Ever since the availability of enterprise class Ethernet switches it has been possible to easily define one of the ports on those switches as a “mirror port”. A mirror port is a tremendously useful thing as it gets a read only copy of all of the traffic which goes through the switch sent to it. This enables a wide variety of management tools from low level network tools, to packet analyzers to applications performance management tools to collect their data without being directly in the data path. This approach has taken on even more prominence in the virtualized world since VMware discourages agents in guests, which makes collecting performance data via a virtual appliance on the virtual mirror port on the vSwitch (or the Cisco Nexus 1000V) the preferred method.

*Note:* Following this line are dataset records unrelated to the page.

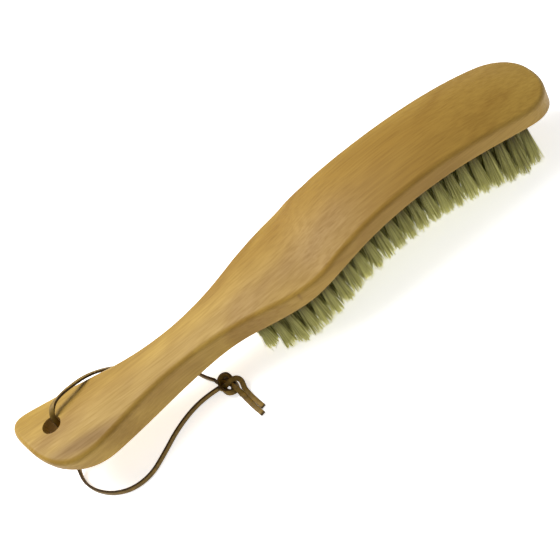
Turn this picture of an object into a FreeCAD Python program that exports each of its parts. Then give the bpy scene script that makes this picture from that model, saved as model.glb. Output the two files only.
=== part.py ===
import FreeCAD, Part
import math
import os

# Clothes brush: a one-piece wooden body with an arched head and a waisted handle, bristle tufts held in
# blind holes by flat wire anchors, and a flat leather thong through a hanging hole.
# Millimetres. +X runs from the handle end to the nose of the head, +Z is up, and Z = 0 is the surface
# that the trimmed tufts stand on. X = 0 is halfway along the body.

V = FreeCAD.Vector

# ---------------------------------------------------------------- driving dimensions of the wooden body
NOSE_TO_SHOULDER = 161.0      # head, from its rounded nose to its widest place
SHOULDER_TO_WAIST = 89.0
WAIST_TO_END = 100.0          # handle, from its narrowest place to its end
HEAD_HALF_WIDTH = 26.5
SHOULDER_HALF_WIDTH = 29.7
WAIST_HALF_WIDTH = 13.9
END_HALF_WIDTH = 28.9         # long side of the slanted handle end
END_SHORT_HALF_WIDTH = 24.4   # short side of the slanted handle end
NOSE_LENGTH = 27.0            # length of the rounded nose
NOSE_FULLNESS = 2.3           # exponent of the nose's outline, 2 would be an ellipse

ARCH_RADIUS = 250.0           # side view, both faces of the head
ARCH_CROWN_TO_NOSE = 95.5
UNDER_CROWN_HEIGHT = 42.2     # bristle face above the resting surface, at the crown of the arch
HEAD_EDGE_THICKNESS = 11.1
SHOULDER_BLEND = 12.0         # the arch of the head starts this far past the shoulder
WAIST_DROP = 15.2             # underside of the waist below the bristle face where the arch starts
WAIST_THICKNESS = 17.7
BELLY_DROP = 1.4              # the grip's belly hangs this far below the waist
END_RISE = 1.4                # top edge of the handle end above the waist's
SHOULDER_RISE = 4.4           # top edge of the shoulder above the waist's
CROWN_RADIUS = 95.0           # cross section of the top face
TOP_EDGE_RADIUS = 3.2
UNDER_EDGE_RADIUS = 1.2
END_SLANT = 0.45              # the handle end runs back this much for each millimetre across
END_SLANT_OFFSET = 15.0       # where the slant leaves the very end, towards the long side
END_WALL = 5.0                # thickness left at the rim of the handle end
END_SWEEP_LENGTH = 24.0       # the underside sweeps up to that rim over this length
END_SWEEP_POWER = 2.2         # how late it sweeps up
END_SWEEP_LIMIT = 1.4         # share of the sweep at which the surface past the rim stays as it is

# ---------------------------------------------------------------- hanging hole
HANG_HOLE_DIAMETER = 11.4
HANG_HOLE_TO_END = 22.3
HANG_HOLE_OFFSET = 5.4        # towards the long side of the end
HANG_HOLE_EDGE_RADIUS = 0.8

# ---------------------------------------------------------------- tufts and anchors
RANKS = 23                    # zigzag ranks of tufts, from the handle side to the nose
FIELD_START_TO_SHOULDER = 42.5
FIELD_END_TO_NOSE = 25.5
ROW_EDGE_MARGIN = 6.0         # outer tuft centres inside the edge of the head
TUFT_HOLE_DIAMETER = 5.0
TUFT_HOLE_DEPTH = 8.0
TUFT_HOLE_CLEARANCE = 0.2     # round the root of a tuft
TUFT_GAP = 0.6                # between the tips of neighbouring tufts
TUFT_TIP_DIAMETER = 7.4       # where there is room for it
TUFT_SPLAY = 0.14             # tips lean out by this share of their distance from the middle
TRIM_HEIGHT = 16.0            # trimmed tips above the resting surface, in the middle of the arch
TRIM_CROWN_TO_SHOULDER = 52.0
TRIM_RADIUS = 166.0
TRIM_START_LIFT = 12.0        # tips of the first rank stand this high
TRIM_START_LENGTH = 16.5
TRIM_END_LIFT = 2.0
TRIM_END_LENGTH = 4.5

ANCHOR_END_CLEARANCE = 0.01   # between the corners of an anchor and the wall of its hole
ANCHOR_WIRE_THICKNESS = 0.5
ANCHOR_WIRE_WIDTH = 1.4
ANCHOR_BELOW_HOLE_END = 0.9
ANCHOR_CLEARANCE = 0.1        # between an anchor and the bristles folded over it

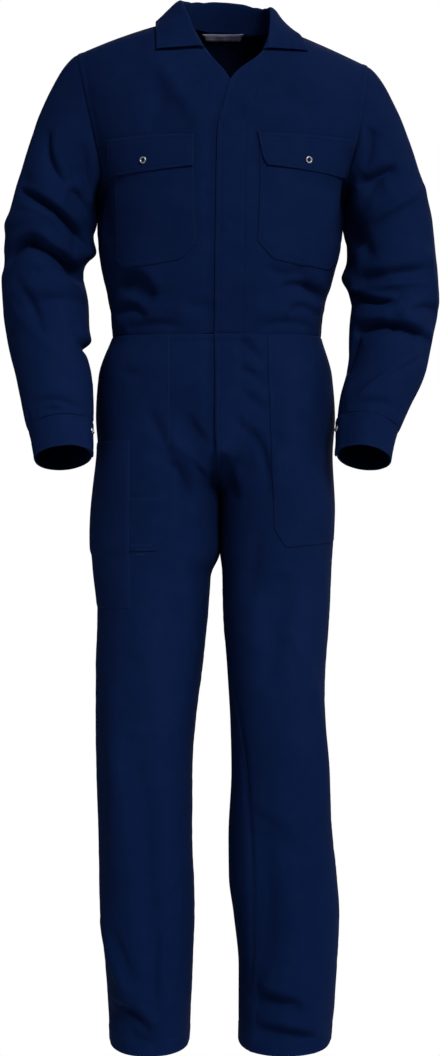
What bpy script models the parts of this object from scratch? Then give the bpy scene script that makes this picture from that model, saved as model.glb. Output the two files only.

Up until now, it as been a little difficult and expensive to do the same thing for your Fiber Channel SAN. Before delving into why this has been hard let’s discuss why it is important. Just as the TCP/IP network sits in between your users and your servers, the SAN sits in between your servers and your storage arrays. Issues with SAN port congestion, and delays caused by LUN congestion show up as additional latency in the Fibre Channel frame data. Having access to the low level Fibre Channel frame data is the best way to find port congestion on the SAN switch, and is also the most convenient way to find LUN contention in the storage array (it is more convenient that instrumenting the arrays themselves). Therefore,  having real time, comprehensive and deterministic information about what is going on in the SAN can give you invaluable information about how congestion issues in the storage array are impacting physical server, virtual server and applications performance. It is also the case that since most SAN’s are massively over-provisioned, knowing how busy all of the ports really are can lead to decisions that can save a lot of money on future SAN port purchases.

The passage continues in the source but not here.